Bisnis.com, JAKARTA -- Rasio kredit bermasalah atau nonperforming loan (NPL) PT Bank CIMB Niaga Tbk. meningkat pada semester I/2020 menjadi 3,49 persen setelah tahun sebelumnya mampu ditekan ke level yang lebih rendah.
Sebelumnya, rasio NPL CIMB Niaga pada semester I/2018 adalah sebesar 3,39 persen. Pada semester I/2019, realisasi NPL tersebut mampu ditekan ke level 2,87 persen. Namun, adanya pandemi Covid-19, membuat CIMB Niaga tidak mampu menekan NPL yang realisasinya pada semester I/2020 melebihi semester I/2018.
Direktur Finance & SPAPM Bank CIMB Niaga Lee Kai Kwong mengatakan perseroan senantiasa menerapkan langkah-langkah strategis untuk memastikan business continuity, termasuk melakukan disiplin dalam pengelolaan biaya. Hal ini dilakukan sebagai salah satu dari lima pilar strategi yang dijalankan dalam rangka mengefisiensikan biaya yang timbul.
Beberapa langkah yang telah dilakukan perseroan dalam di tengah pandemi yakni mendukung program pemerintah terkait Pembatasan Sosial Berskala Besar (PSBB) dengan membatalkan/menunda perjalanan dinas, pertemuan-pertemuan, team building, seminar dan pelatihan dengan menggantikannya melalui pertemuan secara digital.
Perseroan juga melaksanakan work from home (WFH) untuk bagian-bagian yang non-critical sehingga dapat menghemat biaya operasional, overtime, dan transportasi.

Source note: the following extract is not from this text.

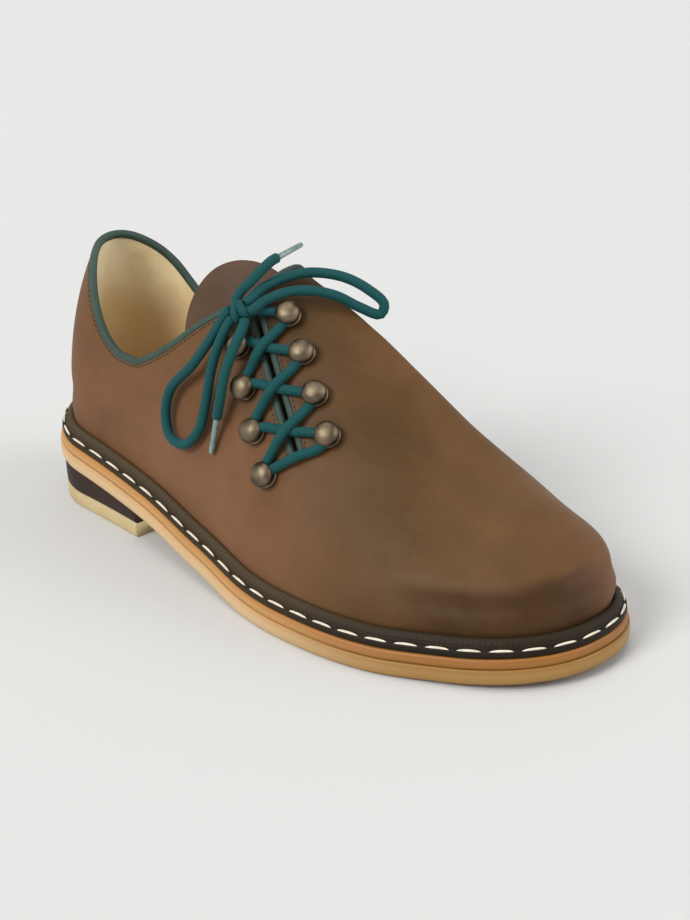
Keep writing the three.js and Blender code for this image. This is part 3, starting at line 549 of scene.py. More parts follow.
# Braided polyester lace: yarns cross in a diamond lattice, drawn from the tube's own map, 9 of them round it.
# The real yarns are 0.4 mm wide; the lattice is drawn at 1.25 mm along, so that it shows
def laceMaterial():
    material = newMaterial("braidedPolyesterLace")
    uv = addNode(material, "TexCoord", {}).outputs["UV"]
    split = addNode(material, "SeparateXYZ", {"Vector": uv})
    waves = []
    for turns in (1, -1):
        scaled = addNode(material, "Math", {0: split.outputs[0], 1: 9.0}, operation="MULTIPLY")
        along = addNode(material, "Math", {0: split.outputs[1], 1: turns / 1.25}, operation="MULTIPLY")
        total = addNode(material, "Math", {0: scaled, 1: along}, operation="ADD")
        angle = addNode(material, "Math", {0: total, 1: 2 * math.pi}, operation="MULTIPLY")
        waves.append(addNode(material, "Math", {0: angle}, operation="SINE"))
    lattice = addNode(material, "Math", {0: waves[0], 1: waves[1]}, operation="MAXIMUM")
    height = addNode(material, "MapRange", {"Value": lattice, "From Min": -0.6})
    # Painted shade and light: the grooves between the yarns are coloured darker and the yarns' crests lighter
    tone = addNode(material, "ValToRGB", {"Fac": height},
                   [(0.0, "#06292b"), (0.5, "#094143"), (1.0, "#0d5253")])
    bump = addNode(material, "Bump", {"Strength": 0.45, "Distance": 0.25 * mm, "Height": height})
    return setShader(material, {"Roughness": 0.75, "Specular IOR Level": 0.25, "Sheen Weight": 0.05,
                                "Sheen Roughness": 0.4, "Base Color": tone, "Normal": bump})


# Heat-shrunk acetate tip: half-clear, glossy, with the lace's green showing through
def tipMaterial():
    material = newMaterial("heatShrunkTip")
    where = addNode(material, "TexCoord", {}).outputs["Object"]
    cloud = addNode(material, "TexNoise", {"Vector": where, "Scale": cells(2.0), "Detail": 2.0})
    tone = addNode(material, "ValToRGB", {"Fac": cloud}, [(0.3, "#4f6f6b"), (0.7, "#7c9490")])
    return setShader(material, {"Roughness": 0.22, "IOR": 1.46, "Coat Weight": 1.0, "Coat Roughness": 0.05,
                                "Base Color": tone})


# Oiled cowhide, matt and waxy: cloudy olive patches, partly its own tone and partly painted shade; umber
# patches of painted shade on the toe, by the welt and on the instep; russet patches, partly its own tone and
# partly painted light
upperLeather = leatherMaterial("oiledCowhide", "#69492b", "#765536", "#583c21", "#49311a", 0.56,
                               patches=(("oliveAndShade", "#3b2a0b", 0.64), ("umberShade", "#38230d", 0.80),
                                        ("russetAndLight", "#805541", 0.45)))
# Unfinished split leather: a pale nap that scatters the light, painted darker and golden lower down as the
# shade inside the shoe
liningLeather = leatherMaterial("splitLeatherLining", "#f2e2bc", "#faefd2", "#e8d3a4", "#dabc84", 0.85,
                                1.3, 1.4, (("shadedLow", "#c49a4f", 0.42),), 0.15)
# The same oiled hide as the upper, darker and evener
tongueLeather = leatherMaterial("oiledTongueHide", "#563f2f", "#644b39", "#483425", "#3a291c", 0.54)
# Thin drum-dyed leather: grey-green, with the brown hide just showing through
bindingLeather = leatherMaterial("dyedBindingLeather", "#3b4d45", "#4a5f56", "#2d3c36", "#25322d", 0.5, 0.6)
# Vegetable-tanned leather: honey-coloured and matt
insoleLeather = leatherMaterial("vegetableTannedInsole", "#c2a469", "#d0b57d", "#a98a4a", "#97783b", 0.7, 0.6)
# Pressed leather board, trimmed and edge-inked: warm orange-tan with a darker line at its foot, and painted
# shade that darkens it towards the toe
midsoleLeather = edgeMaterial(
    "trimmedLeatherMidsole",
    [(0.0, "#94602f"), (0.12, "#b98c57"), (0.5, "#bd915c"), (0.8, "#b07b41"), (1.0, "#bb8548")],
    [(0.0, "#75481a"), (0.12, "#8f5f26"), (0.5, "#97662b"), (0.8, "#905a22"), (1.0, "#a46c2f")], 0.5)
# Natural rubber, ground on the wheel: satin beige, with painted shade that makes it darker and more yellow
# towards the toe
outsoleRubber = edgeMaterial(
    "groundCrepeRubber", [(0.0, "#b8976a"), (0.15, "#c9a97e"), (0.6, "#cdae84"), (1.0, "#c39a68")],
    [(0.0, "#7d581f"), (0.15, "#967038"), (0.6, "#9e7a44"), (1.0, "#906628")], 0.48)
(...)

Efisiensi juga dilakukan dengan mengganti approval internal dengan digital approval (paperless) dan membatalkan kegiatan-kegiatan promosi perusahaan yang melibatkan orang berkumpul di satu tempat, dan lain-lain.
"Di sisi lain, CIMB Niaga senantiasa memprioritaskan pelayanan nasabah dengan penyesuaian seperti memaksimalkan layanan digital banking sebagai alternatif untuk mengurangi kontak secara langsung," katanya kepada Bisnis, akhir pekan lalu.

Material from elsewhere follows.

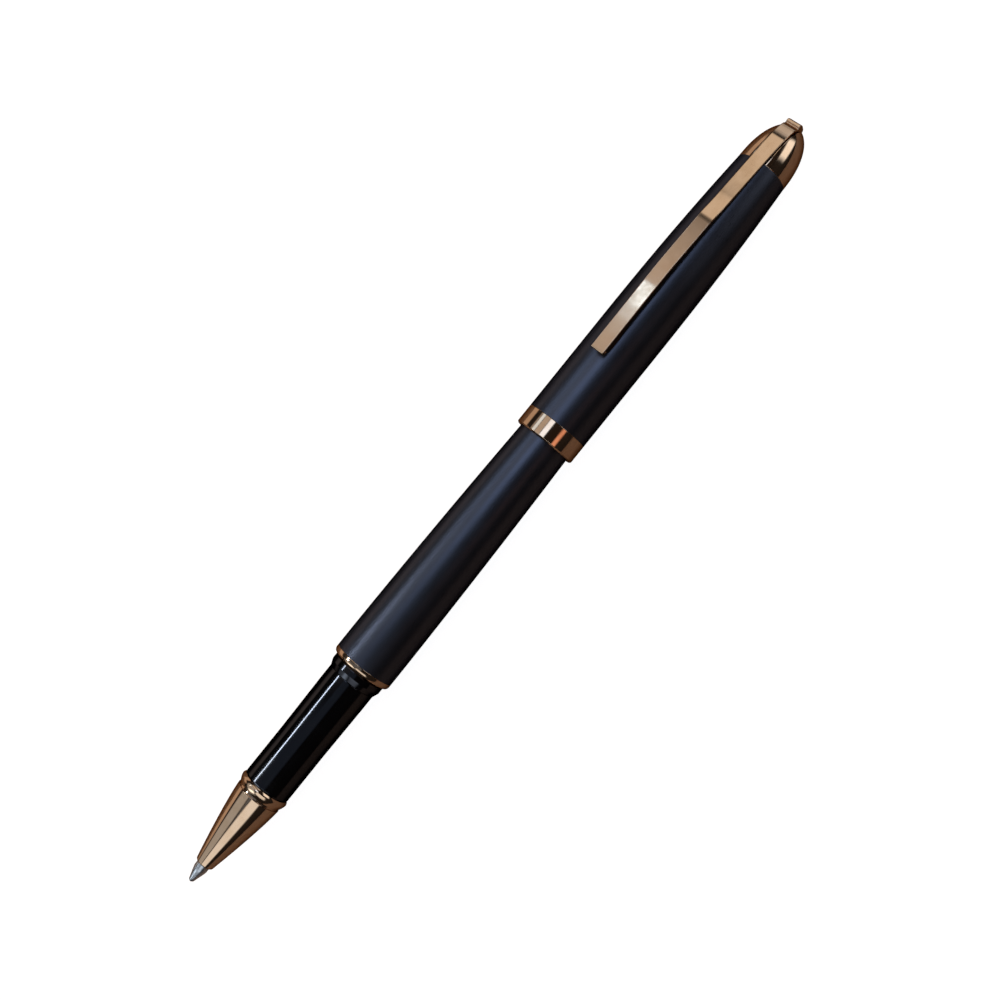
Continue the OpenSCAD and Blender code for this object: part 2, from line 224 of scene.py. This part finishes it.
class Surface:
    """A procedural material on the Principled shader, with helpers for its texture nodes."""

    def __init__(self, name, **constants):
        self.material = bpy.data.materials.new(name)
        self.material.use_nodes = True
        self.tree = self.material.node_tree
        self.shader = self.tree.nodes["Principled BSDF"]
        for socket, value in constants.items():
            self.shader.inputs[socket.replace("_", " ")].default_value = value
        self.place = self.tree.nodes.new("ShaderNodeTexCoord").outputs["Object"]

    def node(self, kind, inputs, **settings):
        node = self.tree.nodes.new("ShaderNode" + kind)
        for key, value in settings.items():
            setattr(node, key, value)
        for key, value in inputs.items():
            if isinstance(value, bpy.types.NodeSocket):
                self.tree.links.new(value, node.inputs[key])
            else:
                node.inputs[key].default_value = value
        return node

    def noise(self, per_mm, detail=2.0, stretch=(1, 1, 1), turn=(0, 0, 0), roughness=0.5):
        """Noise with per_mm features a millimetre, squeezed by stretch along each axis."""
        scale = tuple(s * per_mm / MM for s in stretch)
        mapping = self.node("Mapping", {"Vector": self.place, "Rotation": turn, "Scale": scale})
        inputs = {"Vector": mapping.outputs[0], "Scale": 1.0, "Detail": detail, "Roughness": roughness}
        return self.node("TexNoise", inputs).outputs[0]

    def cells(self, per_mm, kind="F1"):
        scale = (per_mm / MM,) * 3
        mapping = self.node("Mapping", {"Vector": self.place, "Scale": scale})
        inputs = {"Vector": mapping.outputs[0], "Scale": 1.0}
        return self.node("TexVoronoi", inputs, feature=kind).outputs["Distance"]

    def span(self, source, low, high, to_low, to_high):
        inputs = {"Value": source, 1: low, 2: high, 3: to_low, 4: to_high}
        return self.node("MapRange", inputs, interpolation_type="SMOOTHSTEP").outputs[0]

    def math(self, operation, a, b):
        return self.node("Math", {0: a, 1: b}, operation=operation).outputs[0]

    def blend(self, factor, a, b):
        node = self.node("Mix", {"Factor": factor}, data_type="RGBA")
        for socket, value in (("A", a), ("B", b)):
            target = next(s for s in node.inputs if s.name == socket and s.type == "RGBA")
            if isinstance(value, bpy.types.NodeSocket):
                self.tree.links.new(value, target)
            else:
                target.default_value = (*value, 1)
        return next(s for s in node.outputs if s.type == "RGBA")

    def scratches(self, per_mm, width, turn):
        """Fine straight scratches that all run one way: thin where the noise crosses its middle."""
        lines = self.noise(per_mm, detail=1.0, stretch=(0.03, 1, 1), turn=turn)
        off = self.math("ABSOLUTE", self.math("SUBTRACT", lines, 0.5), 0)
        patch = self.span(self.noise(per_mm * 0.05), 0.5, 0.62, 0, 1)
        return self.math("MULTIPLY", self.span(off, 0, width, 1, 0), patch)

    def colour(self, socket):
        self.tree.links.new(socket, self.shader.inputs["Base Color"])

    def rough(self, socket):
        self.tree.links.new(socket, self.shader.inputs["Roughness"])

    def bump(self, height, depth_mm, strength=1.0):
        inputs = {"Height": height, "Distance": depth_mm * MM, "Strength": strength}
        self.tree.links.new(self.node("Bump", inputs).outputs[0], self.shader.inputs["Normal"])


DARK_EDGE = (0.0, 0.0, 0.0, 1)
BROWN_EDGE = (0.3, 0.16, 0.09, 1)


def black_lacquer():
    """Satin black lacquer over brass: very fine orange peel, handling marks and a little dust."""
    s = Surface("black_lacquer", Metallic=1.0, Specular_Tint=DARK_EDGE)
    cloud = s.noise(0.16, detail=3)
    marks = s.scratches(2.2, 0.004, (0.3, 0.5, 0.35))
    specks = s.span(s.cells(1.9), 0.03, 0.05, 1, 0)
    s.colour(s.blend(s.math("MULTIPLY", specks, 0.05), (0.076, 0.079, 0.102), (0.3, 0.3, 0.32)))
    s.rough(s.math("SUBTRACT", s.span(cloud, 0.3, 0.7, 0.34, 0.38), s.math("MULTIPLY", marks, 0.1)))
    peel = s.noise(5, detail=2)
    s.bump(s.math("SUBTRACT", peel, s.math("MULTIPLY", marks, 0.12)), 0.003)
    return s.material


def gloss_black():
    """Polished black resin: clear reflections, faint polishing lines round the pen, finger smears."""
    s = Surface("gloss_black", Metallic=1.0, Specular_Tint=DARK_EDGE)
    smear = s.noise(0.25, detail=4, stretch=(1, 0.5, 0.5))
    marks = s.scratches(3.0, 0.004, (0.2, -0.4, 0.2))
    s.colour(s.blend(s.span(smear, 0.4, 0.7, 0, 1), (0.05, 0.05, 0.057), (0.056, 0.054, 0.058)))
    s.rough(s.math("ADD", s.span(smear, 0.35, 0.75, 0.1, 0.16), s.math("MULTIPLY", marks, 0.15)))
    s.bump(s.noise(1.2, detail=2, stretch=(3, 0.4, 0.4)), 0.0002)
    return s.material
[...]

Ekonom PT Bank Permata Tbk. Josua Pardede mengatakan peningkatan NPL pada masa pandemi Covid-19 dipengaruhi oleh perlambatan pertumbuhan kredit khususnya dari sisi permintaan, terutama kredit modal kerja yang cenderung melambat seiring dengan penurunan aktivitas perekonomian dari sisi produksi.
Pada kuartal II/2020, terjadi kontraksi pada hampir seluruh sektor usaha, yang menandakan bahwa pandemi ini berdampak negatif terhadap mayoritas sektor usaha.
Salah satu sektor yang mengalami kontraksi cukup dalam adalah sektor perdagangan, yang terkontraksi sebesar 7,6 persen YoY pada kuartal II/2020. Padahal sektor ini merupakan salah satu sektor terbesar yang menyumbang permintaan kredit dengan proporsi sebesar 17,08 persen dari total kredit. Per Juni 2020, kredit sektor ini mengalami kontraksi kredit sebesar 5,38 persen dengan rasio NPL sebesar 4,59 persen.
"Sektor dari perdagangan ini sendiri berkaitan langsung dengan aktivitas ekonomi masyarakat sehingga tanpa adanya pemulihan ekonomi yang signifikan, maka pertumbuhan kredit di sektor ini akan terhambat," katanya.